Python for ML: NumPy & Pandas
1. NumPy Introduction
NumPy is a powerful library for numerical computing in Python. It provides support for arrays, matrices, and a collection of mathematical functions to operate on these data structures.
Key features of NumPy include:
- Supports multi-dimensional arrays and matrices.
- Offers a variety of mathematical operations.
- Facilitates linear algebra, Fourier transforms, and random number generation.
2. Using NumPy
To use NumPy, you need to install it first.
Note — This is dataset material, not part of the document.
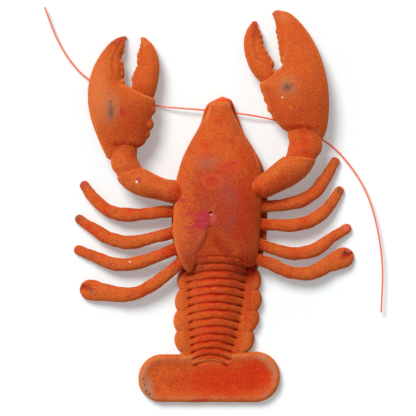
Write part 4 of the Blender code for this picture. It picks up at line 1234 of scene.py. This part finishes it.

You can install it using pip:
pip install numpy
Here is a simple example of creating an array and performing operations:
import numpy as np
# Create an array
array = np.array([1, 2, 3, 4, 5])
# Perform operations
mean = np.mean(array)
sum_array = np.sum(array)
print("Mean:", mean)
print("Sum:", sum_array)
3. Pandas Introduction
Pandas is a data manipulation and analysis library that provides data structures such as Series and DataFrame, making it easy to work with structured data.
Key features of Pandas include:
- DataFrame for handling tabular data.
- Easy data manipulation and cleaning.
- Integration with many data formats (CSV, Excel, SQL, etc.).
4. Using Pandas
To use Pandas, install it via pip:
pip install pandas
Example of creating a DataFrame and performing basic operations:
import pandas as pd
# Create a DataFrame
data = {'Name': ['Alice', 'Bob', 'Charlie'], 'Age': [24, 30, 22]}
df = pd.DataFrame(data)
# Display the DataFrame
print(df)
# Calculate mean age
mean_age = df['Age'].mean()
print("Mean Age:", mean_age)
FAQ
What is the difference between NumPy and Pandas?
NumPy is mainly for numerical data and provides array functionalities, while Pandas is used for data manipulation and analysis, particularly with tabular data.
Can I use NumPy and Pandas together?
Yes, they are often used together in data science projects, with NumPy handling numerical operations and Pandas managing data structures.
How do I handle missing data in Pandas?
You can use methods like dropna()
to remove missing values or fillna()
to fill them with a specific value.